I've had nightmares like mother!, proper sweat-drenched, bolt-upright air-gaspers that have left me shaken for hours. The ones where ordinary, mundane events turn hellish in an instant. The ones where your loved ones are there too but they're in on the bad juju, their blank faces betraying the feverish insanity you feel. Mother!, the new movie from Darren Aronofsky, is the closest a film has ever come to replicating one of those bad dreams; how quickly the drip-drip-drip of reason gushes into madness, how helpless we are in the face of our own demons and how it's always the ones we love that hurt us most. That exclamation mark in the title does not signify a comedy - it's the kind you see shortly before you plummet off a cliff.
Oscillating wildly between haunted house horror and Fawlty Towers farce, mother! is a film that defies categorisation. On the face of it, you have Jennifer Lawrence playing the young muse of her poet husband Javier Bardem, busying herself by fixing up their creaky country home while her partner fails to plaster over the cracks of his writer's block. The troubles start with a knock at the door: Ed Harris's unexpected visitor soon overstays his welcome, bringing all kinds of unwanted attention to the doorstep, but it becomes clear there's already something rotten in the house's foundations.

It's a bit like The Money Pit but with more existential dread.
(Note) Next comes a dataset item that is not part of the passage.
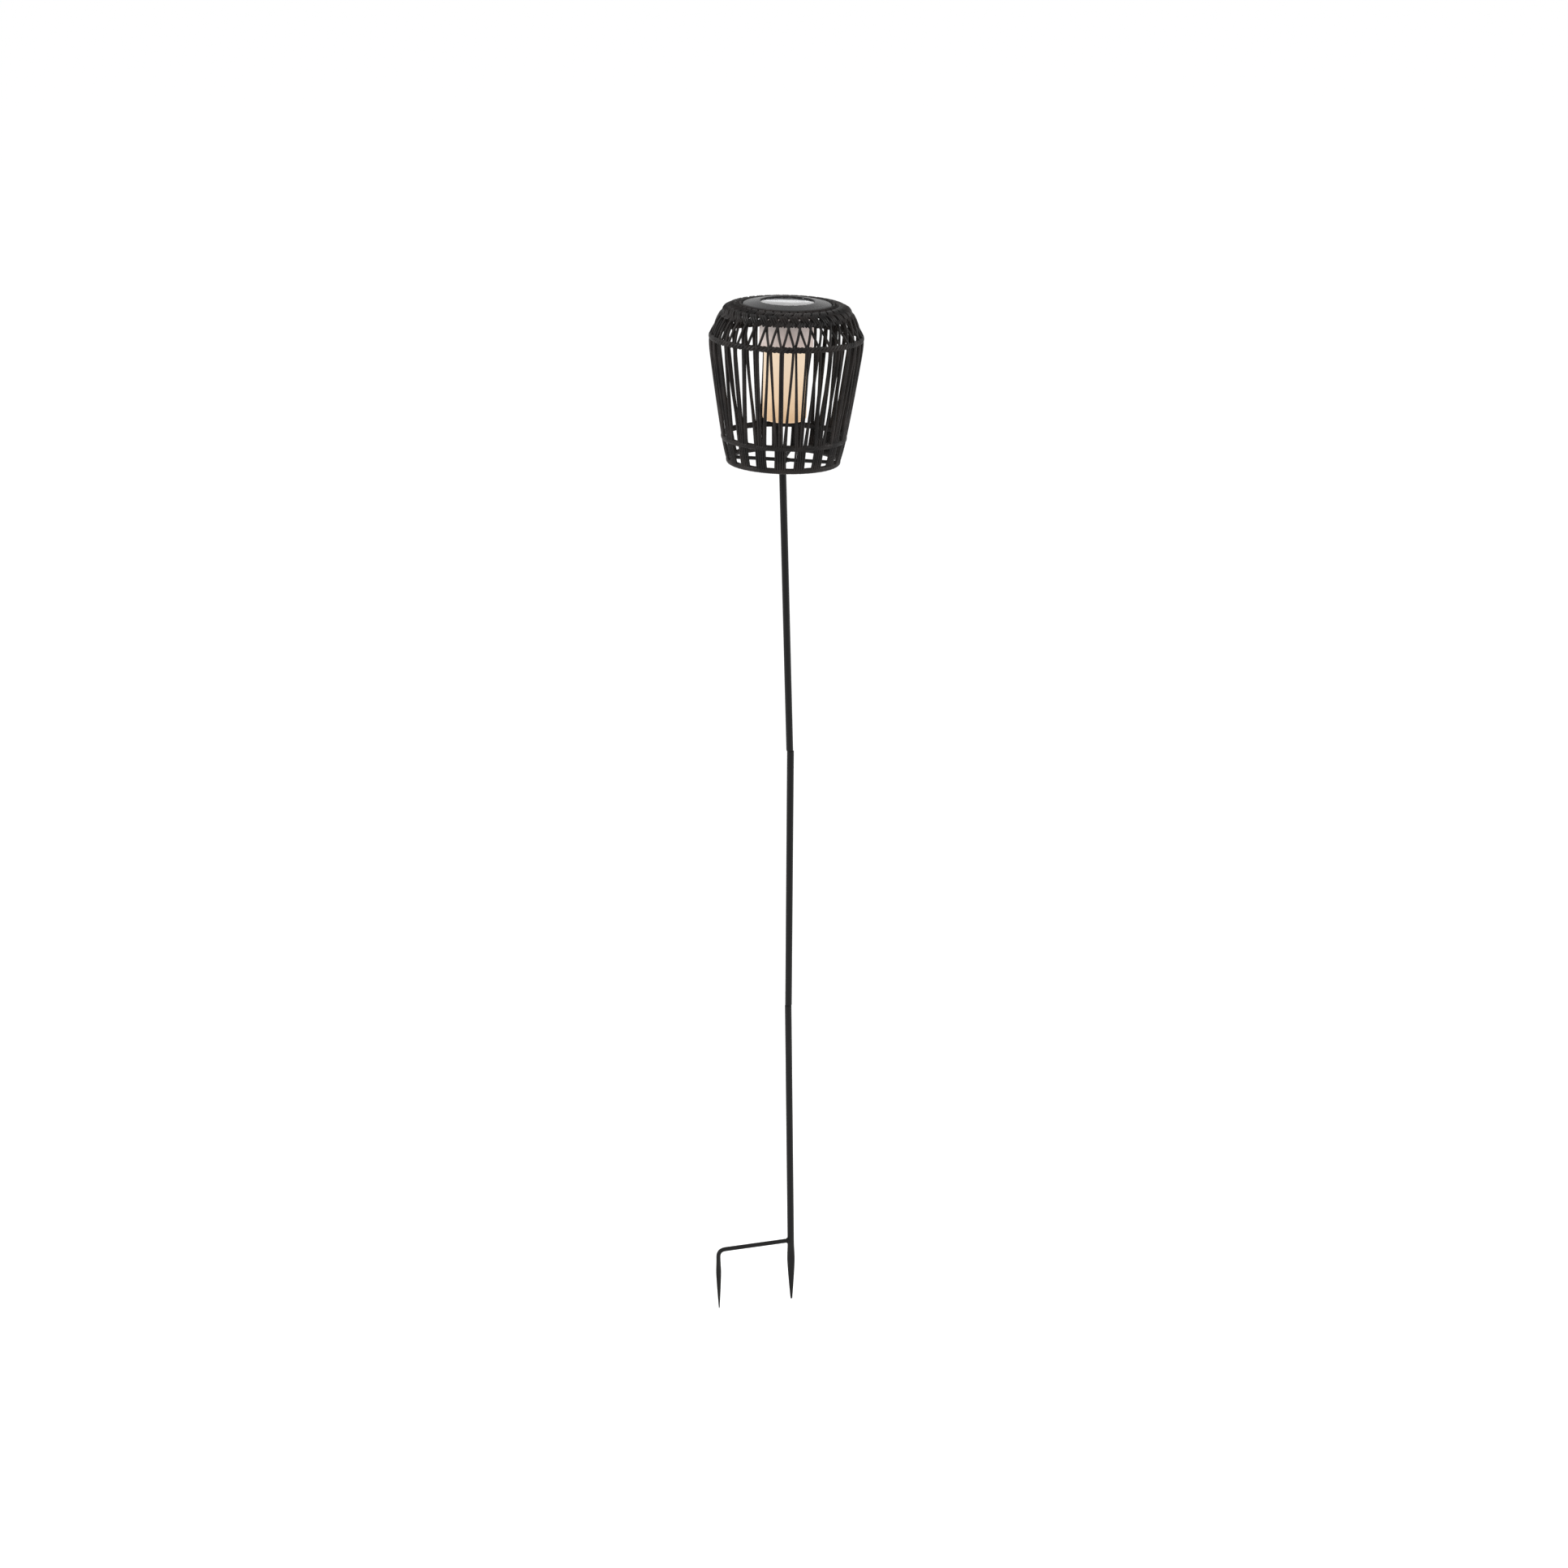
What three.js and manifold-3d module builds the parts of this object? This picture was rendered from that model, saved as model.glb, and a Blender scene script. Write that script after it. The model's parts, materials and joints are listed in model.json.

Mother! is equal parts home invasion thriller and fraught relationship drama, teasing and inviting horror tropes like houseguests and placing the resulting strain squarely on Lawrence's shoulders. Aronofsky keeps his viewfinder trained intimately and uncomfortably on his lead actress; with the tight focus on her youthful face (it's worth pointing out she's still, somehow, only 27 years old), Lawrence wears the camera like a millstone around her neck. Framed as a meek audience surrogate, reacting to the intensifying madness as anyone would, hers is an insular but deeply affecting performance that will speak loudly to anyone who lives their life through the lens of anxiety.

Aronofsky purposefully keeps the screenplay sparse, dialling back the dialogue to let uncomfortable silences do the talking; the complete vacuum of a score echoes loudly throughout the house's empty rooms. For a brief moment, when Michelle Pfeiffer's brazen hussy enters the house and proceeds to get sozzled on alcopops, mother! threatens to become an arthouse odd couple comedy, but there's always an undercurrent of discomfort bubbling beneath the surface - and it's not long before it erupts spectacularly, like an episode of Grand Designs pitched on the edge of the Seventh Circle of Hell.

When bae swaps your Spotify playlist for his


Mother! can be read in many different ways - as a comment on the cycle of abuse, as a Bible allegory, an ode to the perils of motherhood, as a warning to anyone planning an open-invite house party - but whichever way you stomach it, it is quite simply one of the most relentlessly intense, gut-churning portrayals of escalating madness ever captured on screen. Lawrence, fragile and porcelain, has never felt more vulnerable, while the grinning face of Javier Bardem - who has the profile of an Easter Island statue wrapped in ham - is more frightening here in his placidity than he ever was as an out-and-out villain.

Mother! is not a film to which you will have a middling reaction: you may be deeply shocked, you may be appalled, you will more than likely have a hot take but you won't be bored. Aronofsky has captured something primal here; some deep-seated, three-inceptions-deep, subconscious level scary shit that you didn't even know was festering down there. I kept thinking back to that familiar dream state - that kind of heart-pounding, out-of-control, breathless horror that snaps you awake - and then realised that the experience of watching mother! was exactly that: a waking nightmare.